Entries tagged with “catheter”.


"Step right up and play Whiz-A-Rama!"A year and a half earlier, I had had my right hip replaced. Same doctor, same procedure, same hospital. Back then, the post-op pressures I faced were related to bodily fluids:
1. Pee quickly, or get a catheter.
2. Produce red blood cells or get units of blood and extra hospital time for monitoring.

After my first hip replacement, I could do neither of these important tasks. The anesthesia apparently dries-up one’s urine flow, and my body was not about to bother with making some fresh red to replenish itself. Essentially my body was flipping me a big bird for hurting it (my body can be petty that way).

So, this go ‘round, I was determined to at least avoid the dreaded catheter.
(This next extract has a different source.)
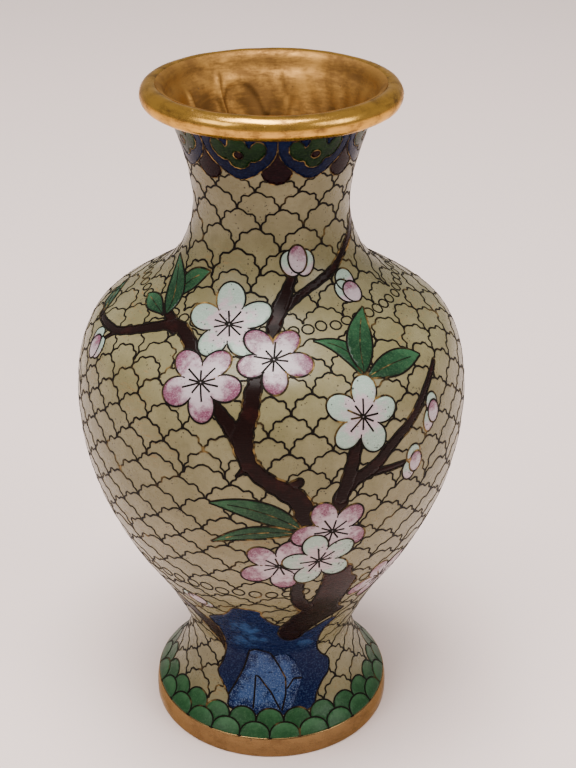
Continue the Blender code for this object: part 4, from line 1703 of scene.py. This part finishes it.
# Front ones first
PICTURE: list[Motif] = [
    Blossom("blossom_lower_white", 14.6, 96.5, 7.6, 4.7, 32, Bloom.WHITE),
    Blossom("blossom_right_white", 26.2, 147.5, 7.6, 4.7, 5, Bloom.WHITE),
    Blossom("blossom_middle_pink", 0.9, 168.3, 7.3, 4.5, 56),
    Blossom("blossom_left_pink", -21.7, 158.8, 7.8, 4.9, 67),
    Blossom("blossom_lower_right_pink", 17.5, 109.5, 7.9, 4.8, 42),
    Blossom("blossom_lower_left_pink", 2.5, 95.0, 8.0, 5.0, 66),
    Blossom("blossom_upper_white", -18.9, 179.6, 8.4, 5.2, 30, Bloom.WHITE),
    Blossom("blossom_side_pink", 47.0, 72.0, 7.6, 4.7, 47),
    Bud("bud_neck", (17.5, 200.6, 6.0, 8.6, 0), ((12.9, 199.4, 6.6, 8.2, 14), (21.9, 199.2, 6.4, 8.2, -14))),
    Bud("bud_shoulder", (47.8, 186.6, 7.0, 7.2, -20),
        ((43.2, 187.6, 6.8, 8.0, 15), (47, 190.8, 7.4, 7.6, -15))),
    Bud("bud_left", (-70.5, 153.8, 6.6, 8.2, 0), ((-71.8, 157.0, 6.4, 6.6, 0), (-67.6, 154.8, 6.2, 7.6, 0))),
    Bud("bud_right", (52.0, 140.4, 5.6, 7.4, 0), ((51.6, 143.4, 5.8, 6.8, 0), (49.6, 138.6, 5.4, 7.8, -10))),
    Bud("bud_lower_right", (43.8, 126.8, 5.6, 7.2, 0),
        ((42.8, 129.9, 6, 6.6, 0), (41.2, 124.9, 5.6, 7.4, 10))),
    Bud("bud_foot", (-33.5, 64.0, 7.0, 7.4, 0), ((-36.5, 64.8, 6.6, 7.0, 0), (-30.6, 62.4, 6.6, 6.0, 0))),
    Leaf("leaf_upper_long", (-50.8, 176.7), (-79.5, 193.5), 7.5, -2.0),
    Leaf("leaf_upper_curled", (-51.4, 177.6), (-40.4, 194.6), 7.0, 4.4, 1.5),
    Leaf("leaf_upper_small", (-51.6, 175.8), (-72.5, 177.8), 5.8, -0.6, 1.3),
    Leaf("leaf_right_tall", (30.0, 160.0), (47.4, 180.8), 8.6, 1.8),
    Leaf("leaf_right_flat", (29.6, 158.4), (53.4, 158.6), 8.0, 1.6, 1.1),
    Leaf("leaf_right_curled", (29.0, 158.6), (16.5, 173.8), 6.2, -4.2),
    Leaf("leaf_lower_long", (8.4, 111.5), (-17.1, 121.0), 7.6, -3.2),
    Leaf("leaf_lower_short", (7.6, 110.0), (-17.5, 105.0), 5.4, -3.0),
    Wood("trunk_upper", [(12, 106, 6), (9.5, 114, 5.6), (8, 122, 6.5), (3, 127, 6), (-2, 131, 5.4),
                         (-6, 136, 5.4), (-7.6, 142, 6.4), (-7.2, 147, 5.6), (-6, 151, 5.2), (-5.6, 156, 5),
                         (-4.5, 161, 4), (-2.5, 163.5, 2.8)]),
    Wood("branch_fork", [(-8.2, 141.5, 4.6), (-11.4, 147, 4.6), (-14.6, 151, 3.8), (-18, 154.5, 2.8)]),
    Wood("branch_flower",
        [(19.5, 122, 4), (21.2, 129, 4.6), (22.4, 134, 4.4), (23.4, 139, 4), (24.6, 143, 3.4)]),
    Wood("branch_right",
        [(18.6, 117, 5), (19.6, 123.5, 5), (22.4, 127, 4.6), (29, 130.8, 4.2), (35.3, 136.7, 3.8),
                          (41.5, 140.8, 3.5), (47.1, 145.8, 3.0), (52.8, 150.8, 2.4), (57.8, 154.2, 1.8)]),
    Wood("branch_twig", [(27, 128.8, 2.4), (33, 128.4, 2.2), (39.3, 128.1, 2)]),
    Wood("branch_neck",
        [(0.4, 176, 4.0), (2.0, 182, 4.6), (4.8, 186.6, 4.8), (8.6, 191, 3.6), (12.3, 195, 2.8)]),
    Wood("branch_neck_long", [(5.6, 185.8, 3.6), (12.0, 188.2, 2.8), (20.3, 190.8, 2.4), (31.5, 193.3, 2.6),
                              (41.5, 195.4, 2.8), (50.3, 197.9, 2.9), (59.6, 200.4, 3.0), (69, 202.5, 3.2),
                              (77.8, 205, 3.5), (92, 208.4, 3.0)]),
    Wood("branch_left", [(-27.5, 167, 4), (-30.8, 170, 4.4), (-35.8, 173.3, 4.4), (-40.1, 174.6, 4.4),
                         (-46, 173.4, 3.6), (-53.9, 169.2, 3.0), (-59.5, 165.8, 2.8), (-65.1, 162.9, 2.4),
                         (-70.8, 161.9, 2.3), (-77, 161, 2), (-84, 160.7, 2)]),
    Wood("trunk_side", [(8.6, 90, 4), (9.0, 84, 4), (9.2, 78, 4.2), (10.6, 72, 4.6), (14, 66, 5.5)]),
    Stump("trunk_base", [
        (3.6, 46), (6, 42), (11.4, 40), (17, 41.5), (19.3, 44.5), (25, 49), (30, 51.5), (38, 55), (34, 58),
        (31.5, 62), (31, 70), (31.5, 77), (31.8, 80.5), (28.5, 84), (27, 90), (22, 92), (18, 90), (17.4, 84),
        (17, 77), (16, 70.5), (13.5, 65), (11, 60), (8, 55), (5, 51),
    ]),
    ROCK,
    Wood("branch_foot", [(-29, 30, 5), (-32, 36, 6.4), (-37.5, 43, 7), (-44.5, 49, 5.6), (-54, 55.5, 4)]),
]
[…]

There wasn’t much I could do about giving my body a pep talk concerning the importance of rapid blood production. My body’s got a mind all its own.

So, I concentrated on ‘making water.’ No dice. Try as I may, and Lord knows I tried, I was dry. A drought of pee for me. The nurse even gave me overtime to see if I could score. Nothing.

I will not go into the details of receiving a catheter hook-up except to say it is probably an early initiation rite as one passes through the gates of hell. However, it was not as painful as my memory had portrayed it from last time (sometimes memory can be a drama queen). It was intense, yes, but it was over quickly, and once the deed is done, the issue is laid to rest as long as you’re tapped. My catheter was in for 48 hours.

A catheter is the ultimate lazy guy device. If getting one installed was not so painful, I imagine a catheter would be popular at football games, rock concerts and for long driving trips.
"Fill 'er up, please!"The other pressure, the blood production, well, I failed that also. I was apparently white as my hospital sheet on the second day. My hemoglobin count was low, about the same count one would find in a stick. The kind doctor ordered me two units of A+ blood. This vintage is one Count Dracula described as “Precocious and playful” while being “invigoratingly intriguing to the palate, with hints of currants, blackberries and earthy exuberance. A wonderful pick-me-up!”

Fluids were now going out, fluids were now coming in. I was on the road to recovery. All I had to do was serve my hospital time and survive physical therapy.

The last thing I remember was being wheeled into the operating room. I had been asked to answer the following questions on eight different occasions that morning in the hospital: What is your name, your birthdate, and what procedure are you having today?

My left hip and left foot were marked with a Sharpie Marker. All of this advanced technology was to alleviate mistakes, something like accidentally getting a lobotomy instead of a total hip replacement. Comforting, this modern medical science.

The Wedge of Truth, Strap On In!

The Wedge of Truth, Strap On In!

I remember the operating room being cold. I recall the operating table being metallic, cool and narrow. I remember someone saying something about... and I was out as the doc did his dirty deed for the next two hours, placed in the recovery area and monitored for an hour, and finally assigned my post-op home: room #405, Piedmont Hospital, Atlanta.

I awoke to numbness, a loving wife, my legs strapped to a foam wedge placed between my thighs (to keep my new ball joint at the proper angle, I guess), and a morphine drip. I was told that the operation was a success and my hip that had been replaced was “in bad shape.” Well, I could have told them that.

I was also told I could hit my morphine drip plunger every 8 minutes, if needed. I knew from past experience my brain is very good at calculating life in 8 minute intervals and issuing urgent commands to the right thumb to plunge away.

I was done. The nastiness was done. I had a 12-inch gash on my butt sealed with a row of 33 pretty surgical staples. Now came the really hard part– avoiding the catheter.